Like Mr Brittel, he is cautioning the entrepreneurs on doing things singly as they may not go far and will need many years to accumulate the capital.
“We are saying can we have four and above people put regular savings together and once they start growing, we can start speaking to the savings? If you want to start promoting your individual businesses, the banks come in to support you or you use your accumulated savings to access bank funds.”
Kampala Angel Investors Network trustee Kenneth Legesi had tips for financing startups at different growth stages. “At the idea/early stage, you fund it through grants, go to competitions and win money you can use to refine your idea further. You can go to friends and family,” he said. At this point, startups are spending a lot of cash and not making any.

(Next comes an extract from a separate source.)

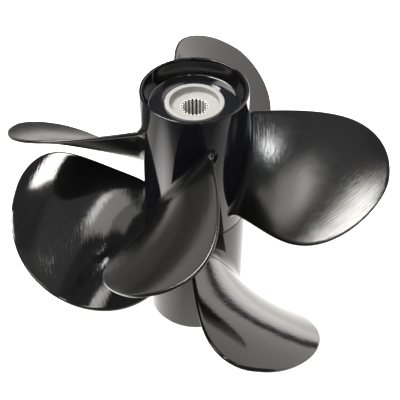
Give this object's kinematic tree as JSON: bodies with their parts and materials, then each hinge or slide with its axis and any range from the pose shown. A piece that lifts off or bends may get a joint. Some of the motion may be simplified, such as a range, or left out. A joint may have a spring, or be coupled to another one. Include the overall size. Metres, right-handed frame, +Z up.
{
  "type": "contra-rotating boat propeller set",
  "caption": "Contra-rotating boat propellers on one axis: a right-handed wheel above a wider left-handed one, black cast aluminium with splined, rubber-bushed hubs.",
  "frame": {"origin": "centre of the lower hub's end face, on the propellers' common axis, at floor level", "axes": "+Z up along the common axis, from the boat side to the aft side; the picture looks along +Y with +X to the right"},
  "size_m": [0.3893, 0.3866, 0.2921],
  "materials": {
    "black_paint": "gloss black paint on cast aluminium",
    "bush_rubber": "matt black rubber",
    "insert_metal": "fine-grained bare metal"
  },
  "bodies": {
    "lower_propeller": {"lower_hub_barrel": "black_paint", "lower_hub_web": "black_paint", "lower_inner_hub": "black_paint", "lower_rubber_bush": "bush_rubber", "lower_splined_insert": "insert_metal", "lower_blade_1": "black_paint", "lower_blade_2": "black_paint", "lower_blade_3": "black_paint"},
    "upper_propeller": {"upper_hub_barrel": "black_paint", "upper_hub_web": "black_paint", "upper_inner_hub": "black_paint", "upper_rubber_bush": "bush_rubber", "upper_splined_insert": "insert_metal", "upper_blade_1": "black_paint", "upper_blade_2": "black_paint", "upper_blade_3": "black_paint", "upper_blade_4": "black_paint"}
  },
  "joints": [
    {"name": "contra_rotation", "type": "hinge", "parent": "lower_propeller", "child": "upper_propeller", "pos_m": [0, 0, 0.1434], "axis": [0, 0, 1], "continuous": true}
  ]
}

“You will have to find organisations you can partner with, ask people to give you support in exchange for the product you might develop or enter a contract where one is willing to buy ahead of time so you get cash flow in and increase your chances of not dying.”
If there was anything for entrepreneurs to take home that day is that there is hope among investors because some startup ideas are good. More so, entrepreneurs are learning and appreciating to work in teams. However, Mr Legesi said one thing is needed.
“Foreign capital is welcome but I think it is important that we build local capital. The tax laws in Uganda do not favour investing. In other countries when you invest in a startup that is deductible from overall tax you pay in a year. This encourages people to invest. If there was a way of reducing tax on capital gains, these things would attract people to
Invest in startups.”
Mr Brittel thinks there is a real opportunity for insurance markets, pension and asset management sectors if the government liberalised them a little bit.
“You could probably see more of the seed/venture market coming up which is the type of investment we need,” he says.
The Uganda Securities Exchange is a high end market so creating a second small enterprise market for liquidity on exchange and putting incentives for private firms to share information, would ease these problems.